How does the government react then? Has he put the infamous Benalla in preventive detention to avoid any obstruction of justice while finally awaiting his trial, you‘re going to ask me. Well, no, better than that, he sent prosecutors to Mediapart’s offices to search them to appropriate the tapes and, above all, to find out where these recordings came from. Search which will also go wrong because it was done without a search warrant. So at least a big scandal in all the French newspapers the next day, you’re going to ask me? Well, no, not even and we even see journalists trying to defend this indefensible case. Nobody wants to bite the hand of the person who feeds you. And who feeds these journalists? The same people who put Macron in charge of the French presidency, the French plutocrats. Chances are that Benalla is part of their private mercenary militia, which would explain the incredible tolerance shown by the justice system and the government towards him. A double scandal then: the first, that a close relation of Macron dares to behave out of the rules ; the second, that nor the government, nor the media nor the justice are reacting.

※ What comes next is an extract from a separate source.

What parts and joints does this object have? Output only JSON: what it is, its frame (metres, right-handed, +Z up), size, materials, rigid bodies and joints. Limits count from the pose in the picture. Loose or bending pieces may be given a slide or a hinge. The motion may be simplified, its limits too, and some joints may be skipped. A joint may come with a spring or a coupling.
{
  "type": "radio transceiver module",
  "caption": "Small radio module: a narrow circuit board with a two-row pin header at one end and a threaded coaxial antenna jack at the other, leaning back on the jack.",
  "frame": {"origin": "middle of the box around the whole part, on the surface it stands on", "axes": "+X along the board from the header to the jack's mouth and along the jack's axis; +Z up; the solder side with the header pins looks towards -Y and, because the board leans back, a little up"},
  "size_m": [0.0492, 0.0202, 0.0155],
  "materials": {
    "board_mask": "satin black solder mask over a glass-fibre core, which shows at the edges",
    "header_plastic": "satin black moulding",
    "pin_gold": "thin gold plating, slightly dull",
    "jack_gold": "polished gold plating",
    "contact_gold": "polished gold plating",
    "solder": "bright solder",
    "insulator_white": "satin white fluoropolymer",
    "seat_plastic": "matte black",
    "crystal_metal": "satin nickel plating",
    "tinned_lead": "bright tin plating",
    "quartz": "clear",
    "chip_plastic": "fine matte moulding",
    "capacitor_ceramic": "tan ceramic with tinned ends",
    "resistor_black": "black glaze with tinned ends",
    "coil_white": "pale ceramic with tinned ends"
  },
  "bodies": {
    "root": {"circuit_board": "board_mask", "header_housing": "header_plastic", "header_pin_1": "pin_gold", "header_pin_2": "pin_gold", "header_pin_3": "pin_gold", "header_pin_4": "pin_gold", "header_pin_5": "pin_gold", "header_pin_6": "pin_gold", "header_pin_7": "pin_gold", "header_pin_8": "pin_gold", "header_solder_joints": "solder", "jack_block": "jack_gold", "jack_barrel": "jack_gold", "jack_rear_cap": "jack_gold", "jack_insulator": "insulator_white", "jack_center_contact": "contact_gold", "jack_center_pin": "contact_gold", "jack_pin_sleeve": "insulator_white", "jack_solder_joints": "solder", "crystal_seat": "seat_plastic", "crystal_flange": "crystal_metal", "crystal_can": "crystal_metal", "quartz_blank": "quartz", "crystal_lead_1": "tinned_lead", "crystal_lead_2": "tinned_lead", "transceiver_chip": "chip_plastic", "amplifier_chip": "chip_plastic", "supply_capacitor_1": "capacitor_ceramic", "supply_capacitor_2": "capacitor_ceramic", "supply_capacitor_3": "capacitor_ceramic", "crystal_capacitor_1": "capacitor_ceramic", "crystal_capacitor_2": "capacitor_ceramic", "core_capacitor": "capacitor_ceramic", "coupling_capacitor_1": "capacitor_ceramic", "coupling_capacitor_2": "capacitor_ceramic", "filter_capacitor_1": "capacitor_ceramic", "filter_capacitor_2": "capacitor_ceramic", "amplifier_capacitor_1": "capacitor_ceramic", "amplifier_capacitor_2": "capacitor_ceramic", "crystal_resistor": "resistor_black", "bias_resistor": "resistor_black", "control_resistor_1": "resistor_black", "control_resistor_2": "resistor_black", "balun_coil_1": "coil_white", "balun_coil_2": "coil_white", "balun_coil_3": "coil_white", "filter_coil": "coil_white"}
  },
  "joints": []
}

What this month of January/February 2019 and its Yellow Vest movement have shown is that the plutocrats and the small gang of mercenaries in their pay firmly hold political power in France, are not about to make the slightest concession to the people and are ready to use means that will bring France close to a banana dictatorship status to remain in power. However, the dynamic launched in the population by the Gilets jaunes and the increasingly visible “government by buddies for buddies” of the Macron regime mean that the movement will not be extinguished until it has led to a profound change in the French political system. The French spring will be very hot.